It’s not so much technical stuff. Ricky’s taught me how to tie up, how to get your rests. And his work ethic is like something you’ve never seen, it’s ridiculous. Think how many 12 rounders he’s done. When we’re doing our interval runs, sometimes Ricky will go: ‘Come on, Joe. One more.’ Not once have I declined. Living with him, I know if I’m doing what he’s doing, I’ll get there.

The biggest obstacle to you fast tracking to a world title would appear to be a certain Vasyl  Lomachenko who takes on Luke Campbell this weekend.

For a start, it’ll be an honour to share a bill with ‘Loma’. I’ve been a huge fan since the 2008 Beijing Olympics. But you can’t emulate him. He’s one of a kind.

I don’t shy away from anything. I’m in this to win a world title but I’m not delusional. Don’t think you can run before you can walk. I’m only 27, didn’t start till I was 16. Pretty low mileage. No scars on my face. I hear (13-0 New York prospect) Teofimo Lopez ranting that he wants to fight Lomachenko. Madness.
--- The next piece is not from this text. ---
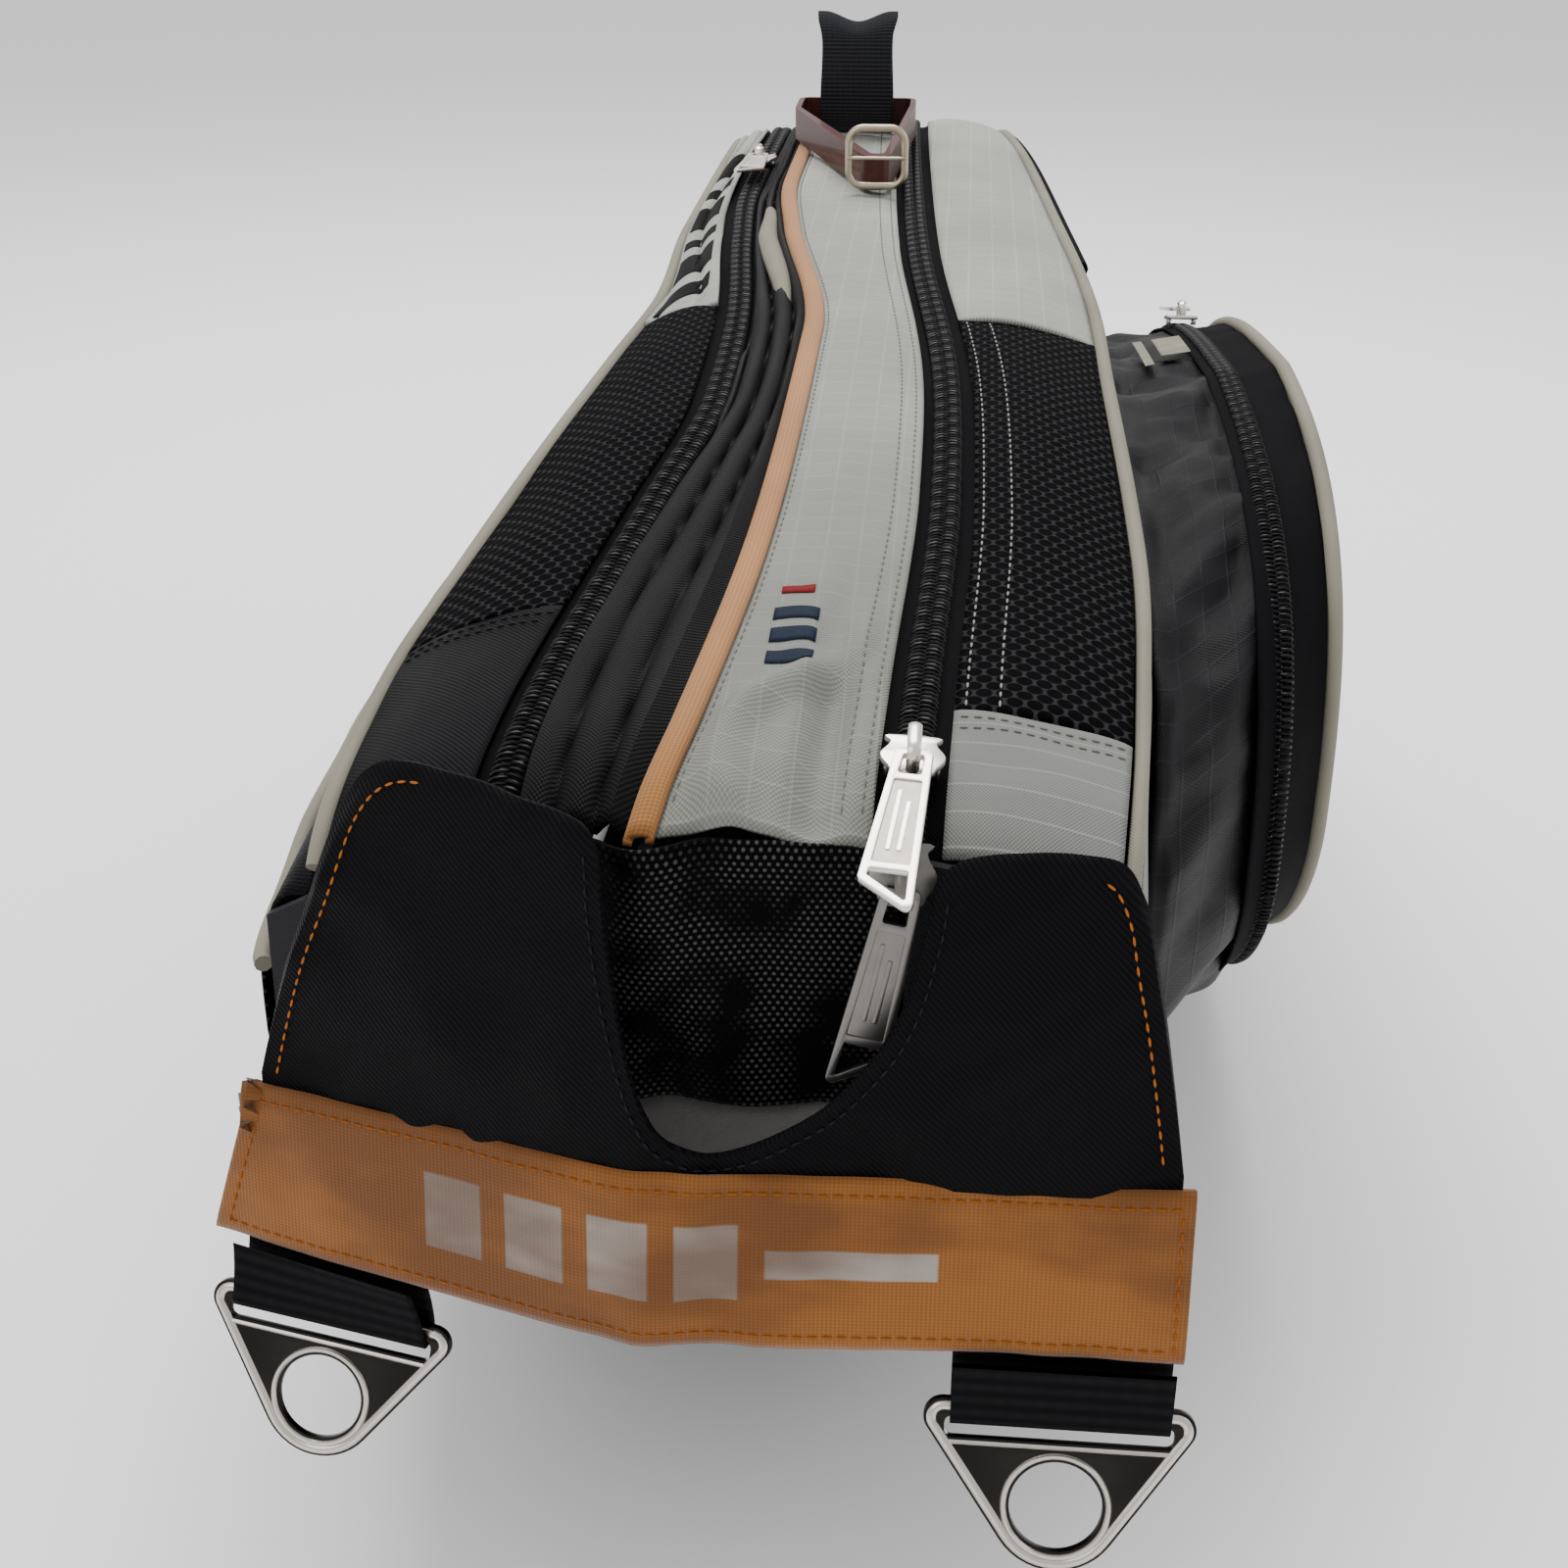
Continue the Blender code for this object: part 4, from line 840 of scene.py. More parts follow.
# ---- strap yoke
YOKE_LEAN, YOKE_TOP_Y, YOKE_TOP_Z = 0.18, -0.3795, 0.245
YOKE_EDGE = ((-0.1062, 0.1720), (-0.0995, 0.195), (-0.0905, 0.2190), (-0.0820, 0.2400),
             (-0.0720, 0.2515), (-0.0560, 0.2525), (-0.0380, 0.2500), (-0.0225, 0.2450),
             (-0.0190, 0.224), (-0.0150, 0.200), (-0.0090, 0.181), (0.0020, 0.1750),
             (0.0150, 0.1790), (0.0290, 0.1890), (0.0420, 0.2060), (0.0480, 0.225),
             (0.0510, 0.2390), (0.0600, 0.2445), (0.0850, 0.2455), (0.0935, 0.2370),
             (0.0980, 0.219), (0.1022, 0.1966), (0.1056, 0.1760))
NOTCH_MIDDLE = Vector((0.014, 0.225))
BAND_X = (-0.1220, 0.1085)
BAND_LOW, BAND_HIGH = (0.1275, 0.1325), (0.1690, 0.1735)


def yoke_y(x, z):
    near = max(SWEEP_FROM_X - x + 0.008, 0.0)
    return YOKE_TOP_Y - YOKE_LEAN * (YOKE_TOP_Z - z) + SWEEP * near * near / (near + 0.008)


def band_edge(heights, x):
    return mix(*heights, min(max((x - BAND_X[0]) / (BAND_X[1] - BAND_X[0]), 0.0), 1.0))


def yoke_point(x, z, lift=0.0):
    high = band_edge(BAND_HIGH, x)
    swell = 2.6 * MM * sin(pi * min(max((z - high) / 0.075, 0.0), 1.0))
    for centre, level, wide, tall, amount in ((-0.066, 0.205, 0.030, 0.040, 2.2),
                                              (0.072, 0.205, 0.026, 0.040, 2.0),
                                              (-0.032, 0.192, 0.012, 0.030, 2.0),
                                              (0.046, 0.188, 0.012, 0.022, 1.8)):
        swell += amount * MM * bump_at(x, centre, wide) * bump_at(z, level, tall)
    swell += 2.2 * MM * rough(x + z * 0.5, z, 0.026, 0.018, 51.0)
    swell += 1.1 * MM * rough(x - z * 0.8, z, 0.009, 0.014, 52.0)
    return Vector((x, yoke_y(x, z) - swell * 0.75 - lift, z))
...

I’ve a long, long way to go before I start mentioning Loma’s name. Equally, I know (current IBF king Richard) Commey is a great fighter. Ricky’s sparred him and says he’s a lot better than people think, very technical. Strong. I’ve no right to be calling any world champions names. I’ve things to do before that.

Listen, you have to take fights at the right time. I know I’m not ready for that yet… but I’m ready for [European champion Francesco] Patera.

You mark time with a maiden defence of your British title against 11-0 compatriot Gavin Gwynne from Treforest on the undercard. Given your ambitions, might you struggle for motivation?

I have to get up for it. If I don’t win, there’s no looking forward to the European or world title fights I crave.

Gavin and me were briefly together at St Jo’s but I only ever remember sparring four rounds with him in 2015 when I was still amateur. I’ve studied his last two fights on Facebook and he’s not really changed. He’s a tall, come forward type which should play into my hands. 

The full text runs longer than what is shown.